While most Japanese restaurants in Israel are based on sushi (usually made to please the local palate but having little in common with the original), Kamakura, at the Indigo Boutique Hotel in Ramat Gan’s diamond district, offers exquisite dishes the likes of which you’ve never tasted before.
The restaurant is named after a period in Japanese history known for the emergence of the samurai and for the establishment of feudalism in Japan. The Kamakura period was also the time when the uniquely Japanese cuisine - which combines meticulously chosen seasonal ingredients that are treated with the utmost respect and patience, and requires cooks to go through very long periods of training - was established.
The Kamakura in Ramat Gan reopened when the corona lockdown was lifted. On the evening we went, the elegant restaurant was full, yet everything was run according to Health Ministry guidelines. Our temperatures were taken at the entrance, we signed a form saying we were healthy, and there was enough space between the tables for appropriate social distancing.
Chef Gilad Dabush told us his main concern is always the taste. “It has has to be tasty and diners must enjoy the food, first and foremost,” he said. 

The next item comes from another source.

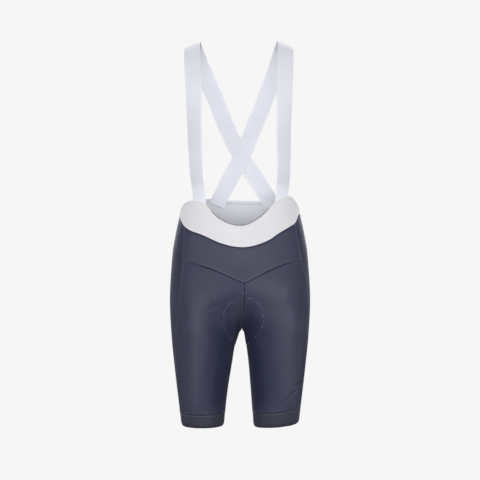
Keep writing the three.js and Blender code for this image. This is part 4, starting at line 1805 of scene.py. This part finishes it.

Formerly from Dinings at the Norman Hotel, Taizu and other high-end Asian restaurants in Tel Aviv and France, Dabush travelled to Japan where he cooked in several local restaurants, including a three-starred Michelin restaurant in southern Japan, where he picked up unique preparation methods and learned about local ingredients. He then travelled across Japan to familiarize himself with cooking techniques of various regional cuisines, and acquired a deep understanding of the different traditions and flavors.
The menu at Kamakura showcases Dabush’s wish to present less-familiar dishes than the more-familiar and complex Japanese cuisine. Dabush said he uses the natural ingredients to get the flavors.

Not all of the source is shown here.